There are some who firmly believe that the apparition did appear where today's Fisher's Ghost Creek is. Adding support to this belief is that Worrall would not have had to travel as far to bury Fisher's body. A problem with the argument for this spot though is that there was no bridge in 1826 and the legend does have Fisher sitting on a bridge (some stories have him on a fence though).

The above photograph shows how Fisher's Ghost Creek Bridge looked in the past. The date is unknown but judging by the vehicles is probably 1950s.

Where did Worrell bury the body?

In 1981, members of the Campbelltown and Airds Historical Society went in search of the location where Fisher's battered body had been buried.

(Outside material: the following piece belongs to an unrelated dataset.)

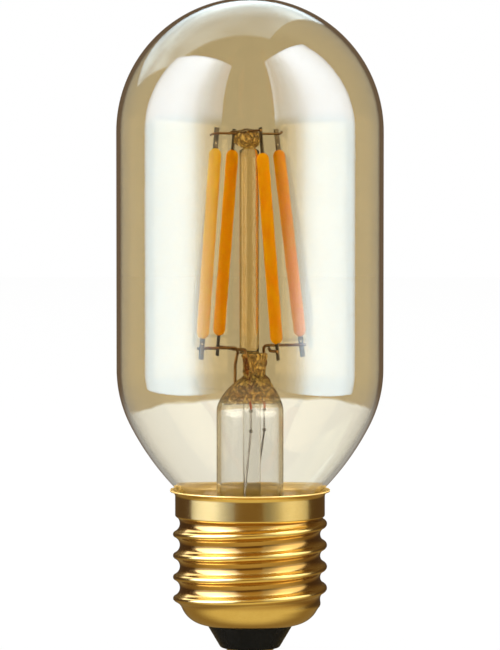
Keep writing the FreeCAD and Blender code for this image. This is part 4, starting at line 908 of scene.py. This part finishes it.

They used a copy of an 1826 hand-coloured plan of the scene of the crime and a surveyor's chain. From this they were able to pinpoint the location as the place where Fisher's Ghost Creek flows under the railway line. A plaque on the Namut Children's Early Learning Centre indicates that the centre is near the location of where Gilbert or Namut discovered the body.

Marking the approximate burial site of Frederick Fisher at Fisher's Ghost Creek next to the railway line. (Rod Fowler Collection, Campbelltown and Airds Historical Society)

Where was the pub that Farley told his story?

Research undertaken by David Patrick revealed that the Harrow Inn was located on the western side of Queen Street almost directly opposite Lithgow Street. It was probably built in 1822. The building housed various commercial premises over many years and was demolished around 1959.

Where is Frederick Fisher buried? 

Fisher was buried in an unmarked grave in St Peter's Cemetery. Despite his brother living in the country and being well off, no headstone was paid for. Burial records for the cemetery prove that he was buried there but the location is unknown. There have been numerous claims on the whereabouts over the years but the truth is nobody knows where the exact location is.

Where was Worrall's House?

The man who murdered Fred Fisher, George Worrall, had his house located exactly where today's town hall is. His property bordered Fisher's. The land that Fisher owned is now part of Campbelltown Mall.

Written by Andrew Allen


FOWLER, Verlie
Colonial Days in Campbelltown: The Legend of Fisher's Ghost, 1991

The Harrow: the Fisher's Ghost Pub
In Grist Mills Vol. 11, No. 3 pp 46-62

Interview with Marie Holmes 30.10.12


  1. In the early 1990's, I was working for the railways stationed at the railway crossing near Macarthur station during track work. I was sitting in my car reading the paper, and I noticed a young man and woman coming out of the reads in the creak next to the railway line. They were dirty and dishevelled, and the woman kept falling down every few steps. After about five minutes they reached the bridge and the male put out his thumb to hitch-hike. A few more minutes passed and when I looked back, they were gone. The next weekend I was at home reading the Sunday paper. The centre page spread had a multitude of pictures of backpackers from all over the world who had gone missing. As I read through them I was amazed to see the two people who I saw at the creek. I called Crime-stoppers and gave an account of what I saw and advised them that they were alive. A year later I received a phone call from a detective who said their bodies had been found in the Balanglo State Forest. He said that the problem was that they had been dead for around three years. After I hung up the phone, I realised that the creek was Fisher's Ghost Creek, and the bridge they were standing on with their thumbs pointing in the direction of their final resting place was in fact Fisher's Ghost Bridge......

  2. Thanks Clayton. What a fascinating story! Campbelltown seems to always have weird things happen throughout its history.

  3. Hi, great blog
    I see no need to get hung up on the bridge idea, there would have been, and still are plenty of fences that cross small water courses in NSW. We have two fences that cross a creek on our own property today, fences are wire now but would of course be post and rail in the 1820s.

  4. Hi Christine, thanks for your comment. Yes, you are quite right, plenty of fences do cross small water courses, and are not necessarily bridges.